On the Friday of homecoming weekend, Chi Tau Epsilon and DanceTCU presented the biannual Brown Bag Dance performance in the Erma Lowe Studio Theatre.

The Brown Bag Dance serves as an informal platform for dance students to present their own choreographed performances. The showcase is entirely student-run.

Callie Rector and Bella Nelson perform a self-choreographed number, “The Paper Route.” (Caroline Kellam)

Callie Rector and Bella Nelson, both first-year dance majors, captivated the audience with their self-choreographed performance, “The Paper Route.”

“Our inspiration for the number started with wanting to do something reviving and light-hearted,” Nelson said. “We took inspiration from Charlie Chaplin, who influenced our costumes, musical selection and the style of the piece.”

The scene depicts a businessman strolling down the street, clutching crucial documents when an inattentive passerby bumps into him.
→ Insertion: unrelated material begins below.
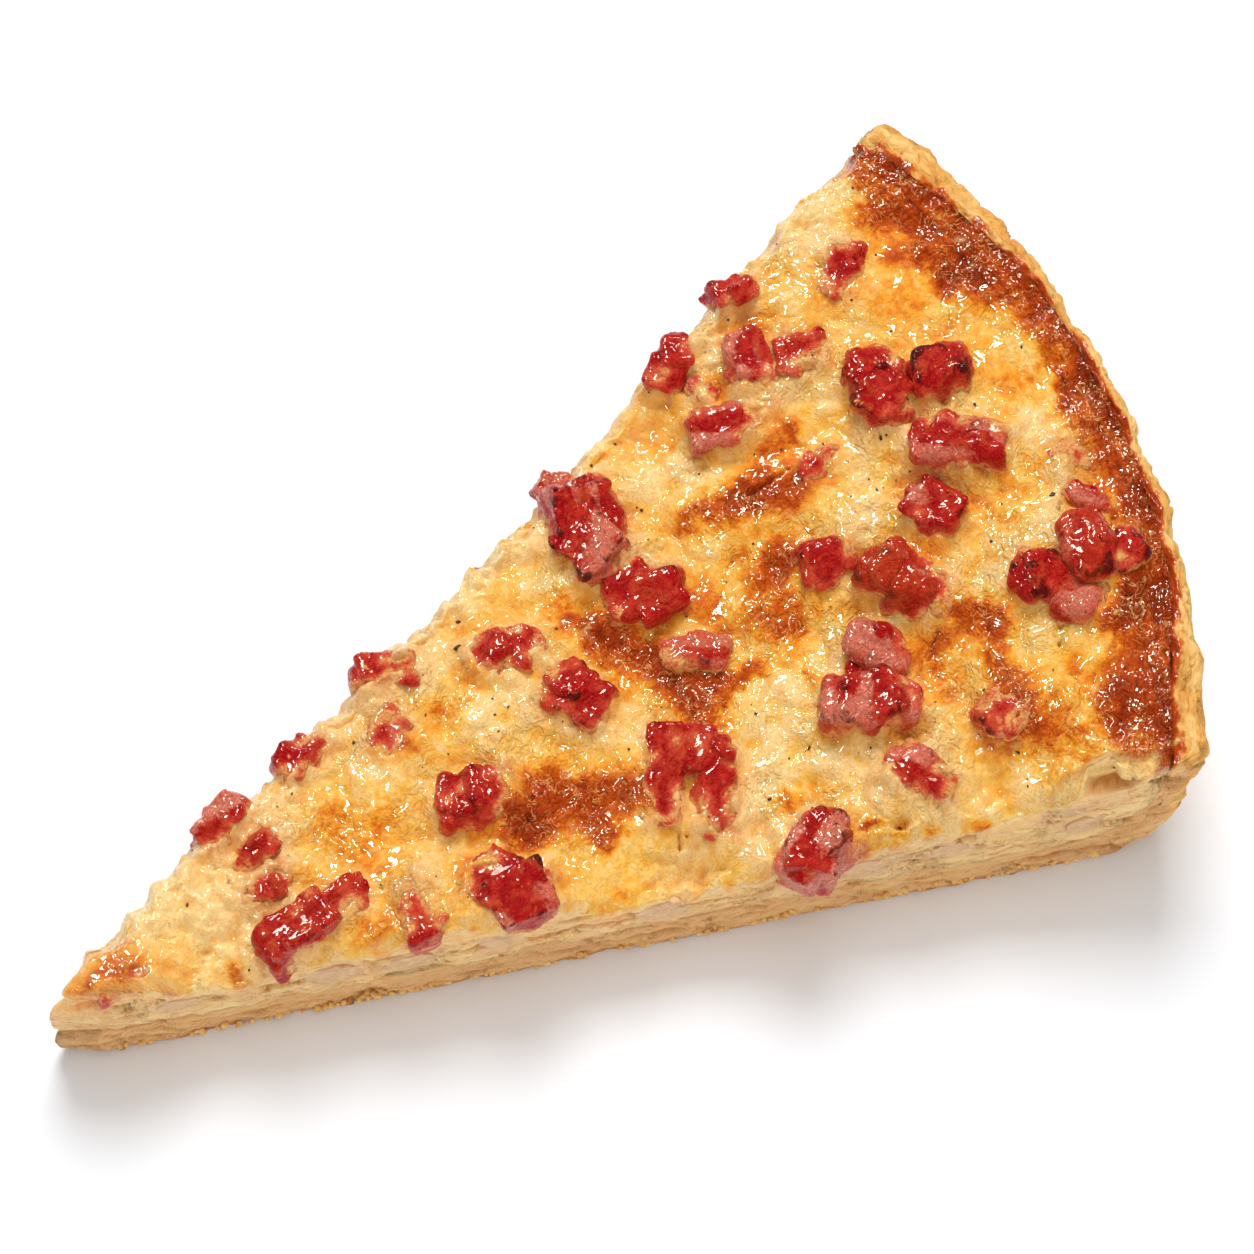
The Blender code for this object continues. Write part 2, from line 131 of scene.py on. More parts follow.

Conflict arises, but in the end, they find themselves dancing in harmony, forgiving each other and forming a newfound friendship.

“Typically, ballet is very serious, but we wanted to break out of that stereotype,” Rector said. “This is a hard time in the semester for everyone, so we believed it was the perfect time for some comic relief.”
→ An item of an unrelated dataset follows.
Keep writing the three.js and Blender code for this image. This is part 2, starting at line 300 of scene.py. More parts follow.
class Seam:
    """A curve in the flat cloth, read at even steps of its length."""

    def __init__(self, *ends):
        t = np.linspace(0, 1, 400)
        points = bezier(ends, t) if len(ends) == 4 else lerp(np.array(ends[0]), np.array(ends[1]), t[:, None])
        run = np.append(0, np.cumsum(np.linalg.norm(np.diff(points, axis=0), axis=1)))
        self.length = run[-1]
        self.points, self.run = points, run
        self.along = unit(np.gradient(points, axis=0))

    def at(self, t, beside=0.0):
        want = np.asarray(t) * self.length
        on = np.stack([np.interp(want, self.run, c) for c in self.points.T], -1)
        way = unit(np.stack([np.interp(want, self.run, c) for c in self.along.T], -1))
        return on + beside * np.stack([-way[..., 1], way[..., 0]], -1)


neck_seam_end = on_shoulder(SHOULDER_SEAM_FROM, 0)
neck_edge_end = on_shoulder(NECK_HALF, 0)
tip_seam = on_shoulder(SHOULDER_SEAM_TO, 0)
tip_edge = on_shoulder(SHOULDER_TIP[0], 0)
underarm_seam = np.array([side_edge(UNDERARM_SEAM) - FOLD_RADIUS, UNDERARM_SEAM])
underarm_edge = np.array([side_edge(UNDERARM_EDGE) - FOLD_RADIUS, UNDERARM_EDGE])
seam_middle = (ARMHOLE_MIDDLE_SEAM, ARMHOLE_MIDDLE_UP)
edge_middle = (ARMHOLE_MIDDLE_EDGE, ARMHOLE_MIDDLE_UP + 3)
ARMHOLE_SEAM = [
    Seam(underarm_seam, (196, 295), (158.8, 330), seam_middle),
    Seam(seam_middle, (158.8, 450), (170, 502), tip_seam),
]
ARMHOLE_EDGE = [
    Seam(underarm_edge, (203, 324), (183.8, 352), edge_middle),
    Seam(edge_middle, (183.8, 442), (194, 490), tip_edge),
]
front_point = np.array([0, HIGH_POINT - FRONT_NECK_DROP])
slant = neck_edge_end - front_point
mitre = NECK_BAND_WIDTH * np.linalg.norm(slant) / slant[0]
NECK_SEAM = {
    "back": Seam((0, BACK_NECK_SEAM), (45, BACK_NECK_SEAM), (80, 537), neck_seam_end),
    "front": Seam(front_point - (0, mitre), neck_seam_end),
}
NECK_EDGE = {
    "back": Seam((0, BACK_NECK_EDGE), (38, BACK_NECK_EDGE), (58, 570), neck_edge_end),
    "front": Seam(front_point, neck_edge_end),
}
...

Rector and Nelson perfected their number in only five rehearsals.

“The hardest part was the choreography process and coming up with the storyline,” Nelson said. “Once we started rehearsing, it came together pretty quickly.”

Rector and Nelson said the crowd’s energy was rewarding because their performance’s objective was to have fun and bring laughter to the audience.

“The joy of art is being able to bring joy to other people and put a smile on someone’s face,” Rector said. “It’s very special as a performer.”

Victoria Goncalo performs Kitri’s Entrance from “Don Quixote.” (Caroline Kellam)

Victoria Goncalo, a first-year ballet major, graced the stage with Kitri’s Entrance from the ballet “Don Quixote.”

“I chose this dance because it is from my favorite ballet,” Goncalo said. “It’s a fiery variation which worked well because I dance best when performing something sassy or strong.”

In preparation for the Brown Bag performance, Goncalo devoted herself to rehearsals twice a week throughout the summer.

“I took the choreography from different ballet companies like the Royal Ballet, American Ballet Theater and Youth America Grand Prix and created my own variation,” Goncalo said. 

Goncalo said her first performance as a TCU dance student was nerve-wracking, but ultimately a rewarding experience.

“I didn’t know what to expect and all of my professors were there watching, but it was informal to the point where I could enjoy it,” Goncalo said. “It was a safe space.”

Annie Cellar performs a self-choreographed tap number to “Hooked on a Feeling” in the final number of the show. (Caroline Kellam)

Annie Cellar, a sophomore double major in modern dance and mathematics, showcased her tap skills in the show’s final performance.

Annie spent five hours choreographing the number and five weeks rehearsing for the performance.

“Opportunities like these are a cool way for us to not only help each other grow individually as artists but also to grow collectively as a department,” Cellar said. 

For Cellar, choreographing a tap number is like writing music.

“My tap shoes are my instrument, so choreographing is like writing a percussion line for a song,” Cellar said. “It’s like creating music. Having the audience to witness that is a really cool experience for me.”

Next up, the School for Classical and Contemporary Dance will perform its fall concert Nov. 2-4.